Les « Prédator » emportent trois missiles « Hellfire » ou
des « Stinger » dont la foudre s’abat sur les cibles désignées. Il
n’y a pas de parade au tueur.
C’est l’arme absolue de la terreur qui terrorise
les « terroristes ».
Le Predator permet aux Américains de faire à distance la guerre en Afghanistan, Somalie,
Yémen, Pakistan. Déjà des milliers de morts
sans procès. L’engin est furtif, sa bombe est anonyme et ne laisse aucun
signature.
On estime à mille trois cents, le nombre
d’appareils en dotation dans les forces armées américaines et la
CIA. Ils surveillent en permanence la planète. Les Italiens, Turcs,
Philippins, Marocains, Saoudiens, Emiriens, Egyptiens sont des clients fidèles.
De très nombreux pays cherchent à le devenir car l’innovation du drone tactique
a révolutionné l’art de la guerre.
Ainsi, en un rien de temps, les USA viennent-ils de
déployer une base opérationnelle à Niamey au Niger. En un
tournemain, ils se sont rendus maitre du conflit au Sahel.

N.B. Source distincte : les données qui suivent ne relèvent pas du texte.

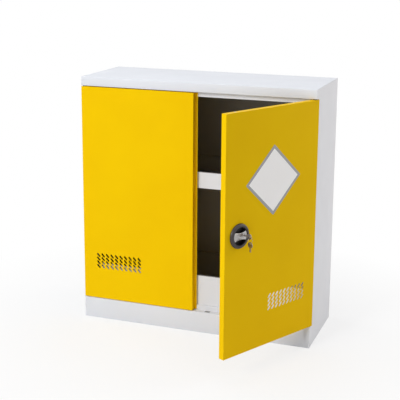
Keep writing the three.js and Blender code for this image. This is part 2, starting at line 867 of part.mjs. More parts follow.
function cylinderPlug() {
  const keywayX = keyThickness / 2 + seam;
  const keywayZ = bladeHeight / 2 + seam;
  const studEnd = gripBack + 2 * seam + camThickness;
  const keywayEnd = cylinderFace + bladeLength - bladeShown + seam;
  return cut(
    joined(
      rod(plugRadius, cylinderFace, gripBack, cylinderX, handleZ),
      rod(plugStudRadius, gripBack - overrun, studEnd, cylinderX, handleZ),
    ),
    block(cylinderX - keywayX, cylinderX + keywayX, cylinderFace - overrun, keywayEnd,
      handleZ - keywayZ, handleZ + keywayZ),
  );
}

function lockCam() {
  const y0 = gripBack + seam;
  return cut(
    joined(
      rod(camWidth / 2, y0, y0 + camThickness, cylinderX, handleZ),
      block(cylinderX - camWidth / 2, cylinderX + camWidth / 2, y0, y0 + camThickness,
        handleZ - camLength, handleZ),
    ),
    rod(plugStudRadius + seam, y0 - overrun, y0 + overrun, cylinderX, handleZ),
  );
}

// A key in its own frame: the blade's tip points along +y, and the hole's centre is the origin
function keyShape() {
  const bowCentre = bowRadius - keyHoleInset;
  const bladeHalf = bladeHeight / 2;
  const neckAngle = Math.asin(bladeHalf / bowRadius);
  const shoulder = bowCentre + bowRadius * Math.cos(neckAngle);
  const tip = bowCentre + bowRadius + bladeLength;
  const shape = new THREE.Shape();
  shape.absarc(bowCentre, 0, bowRadius, neckAngle, 2 * halfTurn - neckAngle, false);
  shape.lineTo(tip - bladeHalf, -bladeHalf);
  shape.lineTo(tip, 0);
  shape.lineTo(tip - bladeHalf, bladeHalf);
  for (let i = 0; i < bittingCount; i += 1) {
    const y = tip - bladeHalf - (i + 1) * bittingWidth * bittingPitchShare;
    shape.lineTo(y + bittingWidth / 2, bladeHalf);
    shape.lineTo(y, bladeHalf - bittingDepth);
    shape.lineTo(y - bittingWidth / 2, bladeHalf);
  }
  shape.lineTo(shoulder, bladeHalf);
  const hole = new THREE.Path();
  hole.absarc(0, 0, keyHoleRadius, 0, 2 * halfTurn, true);
  shape.holes.push(hole);
  return shape;
}

function keyBlank() {
  return alongX(keyShape(), -keyThickness / 2, keyThickness / 2);
}

const keyReach = 2 * bowRadius - keyHoleInset + bladeShown;
const keyHoleY = cylinderFace - keyReach;

function placeKeys(group) {
  const lockKey = place(group, 'lock_key', keyBlank(), nickel);
  lockKey.position.set(cylinderX, keyHoleY, handleZ);
  const ringTopZ = handleZ - ringDrop;
  const spareKeyDrop = keyHoleRadius - ringWire - seam;
  const ring = new THREE.TorusGeometry(ringRadius, ringWire, ringSides, ringSteps).rotateX(quarterTurn);
  const keyRing = place(group, 'key_ring', faceOut(ring), chrome);
  keyRing.position.set(cylinderX, keyHoleY, ringTopZ - ringRadius);
  const spareKey = place(group, 'spare_key', keyBlank(), nickel);
  spareKey.position.set(cylinderX, keyHoleY, ringTopZ - 2 * ringRadius - spareKeyDrop);
  spareKey.rotation.x = -quarterTurn;
}

// The whole cabinet
function placePair(name, geometry, material) {
  place(cabinet, name.replace('SIDE', 'right'), geometry, material);
  place(cabinet, name.replace('SIDE', 'left'), mirrored(geometry), material);
}

function placeBody() {
  place(cabinet, 'right_side', sidePanel(), lightGrey);
  place(cabinet, 'left_side', mirrored(sidePanel()), lightGrey);
  place(cabinet, 'back_panel', backPanel(), darkGrey);
  place(cabinet, 'top_panel', topPanel(), lightGrey);
  place(cabinet, 'plinth_front', plinthFront(), lightGrey);
  place(cabinet, 'floor_panel', floorPanel(), lightGrey);
  placePair('shelf_upright_SIDE_front', upright(uprightFrontY), zinc);
  placePair('shelf_upright_SIDE_rear', upright(uprightRearY), zinc);
  placePair('shelf_clip_SIDE_front', shelfClip(uprightFrontY), zinc);
  placePair('shelf_clip_SIDE_rear', shelfClip(uprightRearY), zinc);
  place(cabinet, 'shelf_tray', tray(shelfZ, shelfRim), lightGrey);
  place(cabinet, 'sump_tray', tray(floorZ + seam, sumpHeight), lightGrey);
  placePair('hinge_pin_SIDE_top', hingePin(soffitZ, -1), zinc);
  placePair('hinge_pin_SIDE_bottom', hingePin(plinthHeight, 1), zinc);
}

function placeLeftDoor() {
  place(leftDoor, 'left_door_panel', leftDoorPanel(), yellow);
  place(leftDoor, 'left_door_stiffener', mirrored(doorStiffener()), yellow);
  place(leftDoor, 'hinge_bush_left_top', mirrored(hingeBush(doorTop, -1)), nylon);
  place(leftDoor, 'hinge_bush_left_bottom', mirrored(hingeBush(doorBottom, 1)), nylon);
}

function placeRightDoor() {
  place(rightDoor, 'right_door_panel', rightDoorPanel(), yellow);
  place(rightDoor, 'right_door_stiffener', doorStiffener(), yellow);
  place(rightDoor, 'hinge_bush_right_top', hingeBush(doorTop, -1), nylon);
  place(rightDoor, 'hinge_bush_right_bottom', hingeBush(doorBottom, 1), nylon);
  place(rightDoor, 'handle_rosette', handleRosette(), blackMoulding);
  place(rightDoor, 'lock_case', lockCase(), zinc);
  place(rightDoor, 'lock_cover', lockCover(), zinc);
  place(rightDoor, 'lock_screw_upper', lockScrew(lockScrewOffset), zinc);
  place(rightDoor, 'lock_screw_lower', lockScrew(-lockScrewOffset), zinc);
  const guideTop = doorTop - sheet - seam;
  const guideLow = doorBottom + sheet + seam;
  place(rightDoor, 'rod_guide_top', rodGuide(guideTop - guideHeight, guideTop), nylon);
  place(rightDoor, 'rod_guide_bottom', rodGuide(guideLow, guideLow + guideHeight), nylon);
  place(rightDoor, 'top_rod', topRod(), zinc);
  place(rightDoor, 'bottom_rod', bottomRod(), zinc);
  place(rightDoor, 'handle_grip', handleGrip(), chrome);
  place(rightDoor, 'handle_spindle', handleSpindle(), zinc);
  place(rightDoor, 'spindle_screw', spindleScrew(), zinc);
  place(rightDoor, 'drive_pinion', drivePinion(), zinc);
  place(rightDoor, 'lock_cylinder', lockCylinder(), chrome);
  place(rightDoor, 'cylinder_plug', cylinderPlug(), chrome);
  place(rightDoor, 'lock_cam', lockCam(), zinc);
  placeKeys(rightDoor);
}

placeBody();
placeLeftDoor();
placeRightDoor();

export default root;
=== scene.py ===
# %% [markdown]
# # A low steel safety cabinet with a turning lock handle
#
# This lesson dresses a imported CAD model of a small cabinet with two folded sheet-steel doors.
# The CAD model gives every place and size in metres. Blender adds the camera, the light, the
# painted and plated finishes, and rounder versions of the pieces that a hand touches.

# %% Load the frame
import json
import math

import bmesh
import bpy
from mathutils import Matrix, Vector


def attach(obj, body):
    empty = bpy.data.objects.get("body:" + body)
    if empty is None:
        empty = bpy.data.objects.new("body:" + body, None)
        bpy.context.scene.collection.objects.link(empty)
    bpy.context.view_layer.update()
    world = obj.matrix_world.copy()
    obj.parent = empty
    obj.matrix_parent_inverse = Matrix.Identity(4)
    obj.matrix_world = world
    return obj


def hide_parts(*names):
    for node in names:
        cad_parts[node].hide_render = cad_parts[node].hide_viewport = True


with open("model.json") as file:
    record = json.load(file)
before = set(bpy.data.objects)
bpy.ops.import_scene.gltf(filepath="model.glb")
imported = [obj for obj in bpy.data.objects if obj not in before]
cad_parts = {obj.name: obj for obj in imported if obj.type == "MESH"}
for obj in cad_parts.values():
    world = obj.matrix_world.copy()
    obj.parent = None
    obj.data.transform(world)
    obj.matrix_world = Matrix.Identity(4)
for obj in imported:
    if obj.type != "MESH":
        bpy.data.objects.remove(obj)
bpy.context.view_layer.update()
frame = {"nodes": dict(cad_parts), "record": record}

# %% [markdown]
# ## Two frames of reference
#
# A door maker draws a door closed, in millimetres, with x from the cabinet's middle, y from the
# doors' front plane and z from the floor. The CAD model's frame is in metres, and its origin
# lies 12.5 mm behind that plane. One matrix turns closed-door millimetres into the model's
# metres, and a second one also swings the right door open about its hinge. Every new mesh is
# drawn in the easy frame and then moved by its matrix, so that its object stays at the origin.

# %% Places in the two frames
MM = 0.001
FRONT_SETBACK = 12.5
DOOR_OPEN = math.radians(63)
HINGE = Vector((465, 12, 0))
CABINET = Matrix.Scale(MM, 4) @ Matrix.Translation((0, -FRONT_SETBACK, 0))
RIGHT_DOOR = (CABINET @ Matrix.Translation(HINGE) @ Matrix.Rotation(DOOR_OPEN, 4, "Z")
              @ Matrix.Translation(-HINGE))
HANDLE = Vector((70, 0, 528))
KEY_OFFSET = Vector((20, 0, 0))
print("handle centre in metres:", tuple(round(v, 4) for v in RIGHT_DOOR @ HANDLE))

# %% [markdown]
# ## The camera
#
# The camera stands to the right of the cabinet, a little above its top, and looks slightly
# down. Its place and turn were solved from corners of the cabinet that can be named in both
# the photograph and the model. The small vertical shift holds the upright edges nearly
# parallel, as a view camera does.

# %% Camera
IMAGE_WIDTH = 400
FOCAL_PIXELS = 958.8
SHIFT_PIXELS = -40
SENSOR_MM = 36
CAMERA_PLACE = (1.24921, -3.38522, 1.4954)
CAMERA_TURN = (77.5535, -0.3939, 20.0244)
camera_data = bpy.data.cameras.new("view_camera")
camera_data.sensor_width = SENSOR_MM
camera_data.lens = FOCAL_PIXELS * SENSOR_MM / IMAGE_WIDTH
camera_data.shift_y = SHIFT_PIXELS / IMAGE_WIDTH
camera = bpy.data.objects.new("view_camera", camera_data)
camera.location = CAMERA_PLACE
camera.rotation_euler = [math.radians(angle) for angle in CAMERA_TURN]
bpy.context.scene.collection.objects.link(camera)
bpy.context.scene.camera = camera
print("lens in millimetres:", round(camera_data.lens, 1))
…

Et la France dans tout ça ?
Fidèle à son histoire, elle est en retard d’une
guerre.
En 1914 elle ne croyait pas
à la supériorité du char d’assaut sur la cavalerie ; un
siècle plus tard elle a commis la même erreur de jugement à propos du drone.
Depuis vingt ans, les ingénieurs de la délégation à
l’armement –sans doute très inspirés- se sont reposés sur l’espoir chimérique
d’une coopération franco-israélienne qui a coûté
cher et fait long feu. Malgré les rapports alarmistes de l’Etat Major et des
élus, les ministres successifs de la défense ont tergiversé. Le
dernier vient enfin de décider deux commandes : l’une aux Américains,
l’autre aux Israéliens. Car il ne faut fâcher
personne. En attendant la livraison du matériel – dans des mois et
des années - Paris a dépêché pour survoler le théâtre lunaire du Sahel des
avions de patrouille maritime adaptés à la
traque de sous-marins. Ces Frégates volantes font (parait-il)
merveille et complètent l’observation des satellites Helios dont (à tort)
nul ne vante les formidables performances.
En fait,
nous ne savons que ce que veulent bien nous dire les reporters en uniforme.
Le Sahel est
une guerre à huit clos. Les seuls « journalistes » autorisés à
approcher sont des « embedded » des embarqués agréés qui ont accepté de se laisser influencer
et censurer. Alors pour connaître la réalité, il faut décrypter à la fois l’information
rare et la désinformation pléthorique. Elles ont leurs sources dans une
trentaine de pays dont Serval est l’avant-garde française. Chacun des coalisés
joue son rôle. Les USA, la Grande Bretagne et dans une moindre mesure l’Italie,
l’Allemagne et la Belgique fournissent la logistique. Les troupiers de la
légion et les forces spéciales françaises sont sur le terrain, elles encadrent
les Africains dont deux mille fantassins d’élite de
la garde du président tchadien qui sont au contact.
Pour
l’instant le bilan est conforme aux prévisions : zéro mort du coté de
l’alliance Euro/US, plusieurs coté français, des dizaines coté tchadien et malien, des centaines chez les deux mille
barbus de la bande Malboro (surnom attribué au chef salafiste dont l’argent ne
provient pas du Qatar ou d’Arabie mais - paraît-il - du trafic de clopinettes à bout filtre).
Dans cette
guerre contre le sable et le vent, la France qui promet d’évacuer ses soldats
le 1eravril, dispose d’une
arme de reconstruction massive unique, capable de terrasser les forces du mal.
Hélas à ce jour elle reste inemployée.
C’est la
langue française.
Chaque peuple du Sahel parle un dialecte différent. La langue
française, butin inestimable de la colonisation, est le trésor commun qui unit
tous les habitants de cette région.
C’est pourquoi, au sein de l’alliance US/Europe,
seules les forces françaises étaient en mesure d’occuper le terrain et
d’encadrer les troupes des armées périphériques qui sont toutes pareillement
francophones. C’est probablement cet aspect pratique qui a incité Washington à
pousser les pioupiou français vers l’aventure. Car malgré sa prodigalité, le
wahhabisme est à la peine au sahel car la langue arabe est difficile
d’apprentissage. Portant, les missionnaires salafistes ont prospéré sur les
terres abandonnées de l’école française. Tout comme « l’aide
chinoise » a supplanté les crédits de la coopération, les riches apôtres
de Quardawi ont chassé ceux de Voltaire. L’opération Serval est un gouffre
financier qui dépassera et de loin le budget de la mission culturelle et de la
francophonie dans la région. Il est encore temps de faire la révolution du
savoir en France-Afrique pour que le sahel s’affranchisse des
hégémonies obscurantistes très intéressées.